Até mesmo o maior motor do crescimento da primeira década do século XXI, a China, vê dificuldades para expandir sua atividade no ritmo que fazia antes, devendo se contentar com modestos 7,3% de avanço do PIB este ano. O fato deixa evidente a troca de um modelo de crescimento agressivo de curto prazo para um plano de expansão mais conservador e duradouro. Com as grandes economias crescendo menos, é evidente prever que o consumo do petróleo será menor, pois a commodity tem correlação direta com o andamento do PIB global. E enquanto a demanda perde forças, a produção não segue na mesma direção. Se a demanda é fraca e a produção segue estável, o preço só tem uma direção: para baixo.
E o xisto?
No começo do ano, os Estados Unidos já se tornaram o maior produtor mundial de líquidos derivados de petróleo (o xisto sendo um deles). A tendência é de ainda mais crescimento: a produção total de líquidos nos EUA deve crescer para mais de 12 milhões de barris por dia em outubro, sustentando esse nível até o fim de 2015. Esse número é quase 20% maior que a média de 10,2 milhões de barris por dia registrada no ano passado. Com uma ameaça desse tamanho vindo do oeste, faz sentido para os árabes tentar cortar o barato dos produtores de xisto americanos fazendo concorrência com um produto substituto mais barato. O grande problema é que o petróleo tem de ficar muito barato e por muito tempo para enfraquecer os produtores de xisto. Um relatório recente assinado por Bjørnar Tonhaugen, analista da Rystad Energy, com sede em Oslo, mostrou que o Brent teria que se manter em US$ 50 por barril durante 12 meses para gerar uma queda de 500 mil barris diários na produção do derivado.
Brasil: impacto no pré-sal
Se geopoliticamente o Brasil não parece nem um pouco próximo dessa crise, o país ainda enfrenta os efeitos dela – assim como a maior parte dos vizinhos da América Latina. Contudo, os maiores perdedores são a Venezuela e a Colômbia, uma vez que suas exportações de combustíveis equivalem a 8,4% do PIB, explica o Itaú BBA em relatório. "Não é surpresa que o peso colombiano foi uma das moedas com pior desempenho desde que os preços do petróleo começaram a cair", relata o banco. Do lado contrário, quem comemora é o Chile que importa todo o combustível que consome.
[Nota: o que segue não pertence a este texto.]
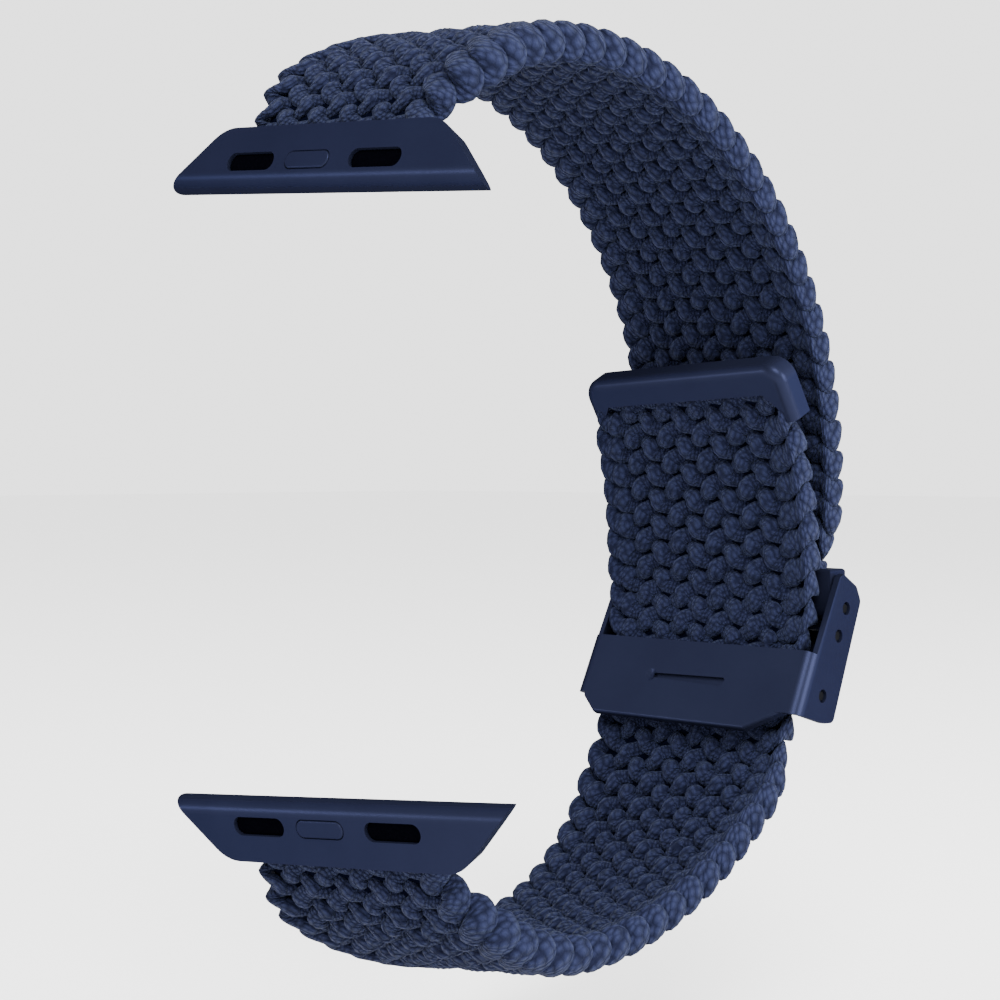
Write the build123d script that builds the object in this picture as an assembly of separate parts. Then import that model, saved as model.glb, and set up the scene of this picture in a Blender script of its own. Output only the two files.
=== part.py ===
from build123d import *
import os
from math import atan2, cos, degrees, pi, radians, sin, tan

# Braided fitness band with two slide-in lugs and a flip-lever buckle.
# Frame: X is the strap's width, +Y runs from the tracker side back to the buckle,
# +Z is up. The origin is midway between the lugs, on the tracker's face side. Millimetres.

# ---------------------------------------------------------------- driving sizes
STRAP_W = 24.0          # strap width round the loop
STRAP_T = 3.0           # strap thickness round the loop
TAIL_W = 23.8           # width of the free tail

LUG_LONG = 34.5         # lug length along its free edge
LUG_SHORT = 23.8        # lug length along its strap edge
LUG_RISE = 4.95         # free edge to strap edge
NOSE_T = 2.4            # thickness of the full-round bead along the free edge
LUG_DEPTH = 2.5         # flat face to the cover's seat
END_DRAFT = 10.0        # the sloping ends lean inward toward the back, degrees
COVER_T = 0.6
LUG_SPACING = 45.6      # between the two free edges

STRAP_SEAT_Z = -0.65    # front wall of the strap socket, below the lug's face
SOCKET_Y = 3.45         # the socket opens from here to the strap edge
STRAP_END_T = 1.7       # strap thickness inside the lug
STRAP_END_W = 20.0
STRAP_END_Z = -1.55     # middle of the strap's thickness in the socket
ANCHOR_D = 0.8          # pin that holds the strap end in the lug
ANCHOR_Y = 4.25

POCKET_Y = 2.05         # pads and latch share this line
PAD_X = (-7.6, 6.1)     # along +X, the same way on both lugs
LATCH_X = -1.15
PAD_SIZE = (5.4, 1.5)
PAD_RECESS = 0.25
POCKET_DEPTH = 0.9
LATCH_SIZE = (4.9, 1.5)
LATCH_FLANGE = (5.5, 1.9)
LATCH_TRAVEL = 0.5
FIT = 0.07              # running clearance of the latch button
SCREW_X, SCREW_Y = 11.0, 2.75

BUCKLE_W = 25.3         # over both cheeks
CHEEK_T = 0.6
PLATE_T = 0.8
BUCKLE_TILT = 27.0      # plate leans back from vertical
PLATE_TOP = (0.0, 47.6, -14.1)      # top edge of the plate, wrist face
PLATE_RISE = 6.1        # plate height at its ends
TONGUE_RISE = 7.7       # plate height at the tongue
CHEEK_TOP = 8.2         # cheeks rise this far above the plate's top edge
CHEEK_FRONT = 0.8       # the cheeks' free front edges sit this far behind the plate's face
CHEEK_DEPTH = 5.15      # wrist face of the plate to the back edges of the cheeks
PIN_D = 0.8
PIN_DEPTH = 3.2         # pins' distance behind the plate's wrist face
SWIVEL_V, LATCH_V, HINGE_V = 5.6, 2.9, -2.9   # pin heights from the plate's top edge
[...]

No Brasil, a situação é mais complicada. A Petrobras, maior petroleira nacional, ganha do lado do abastecimento, uma vez que compra óleo leve lá fora, mas perde do lado da exploração, já que exporta o óleo pesado extraído. Para o analista de Óleo e Gás do BB Investimentos, Wesley Bernabé, embora a estatal se beneficie no curto prazo, é prejudicada no longo dentro desse cenário, pois o petróleo nos níveis atuais pode inviabilizar os investimentos no pré-sal.
Os planos da estatal no começo de 2014 levavam em conta um preço médio do barril do Brent a US$ 105 ao longo do ano. Em 12 meses, esse valor médio já está em US$ 103,22, o que não pareceria tão preocupante – não fosse o preço do barril ter fechado na faixa de US$ 66 na última semana, sem previsão de um retorno a valores mais altos tão cedo. Segundo a Agência Nacional de Petróleo, o pré-sal só é viável com a commodity sendo comercializada até US$ 60 o barril. Com isso fica cada vez mais distante o objetivo fixado pela companhia de tornar o Brasil autossuficiente em petróleo novamente em 2018. "A própria Graça Foster [presidente da Petrobras] já espera a média do preço do Brent por volta de US$ 85 daqui a quatro anos", lembra Bernabé.
Futuro incerto
Para o futuro, o analista do BB Investimentos vê dificuldade para fazer qualquer previsão pela própria natureza volátil das commodities. "Você tem EUA de um lado e os gigantes do petróleo do outro. É uma briga de forças muito grande em um mercado altamente competitivo", avalia. A última reunião da Opep, segundo Bernabé, foi uma sinalização clara de que os grandes produtores do Oriente Médio compraram a briga. "Só é preciso ver se eles terão munição suficiente para trabalhar nessa nova realidade de preço", opina Bernabé. Enquanto isso, o mundo inteiro tem de se adaptar a um petróleo bem mais barato que o que estava acostumado. O fato trará profundas mudanças na economia de produtores e consumidores.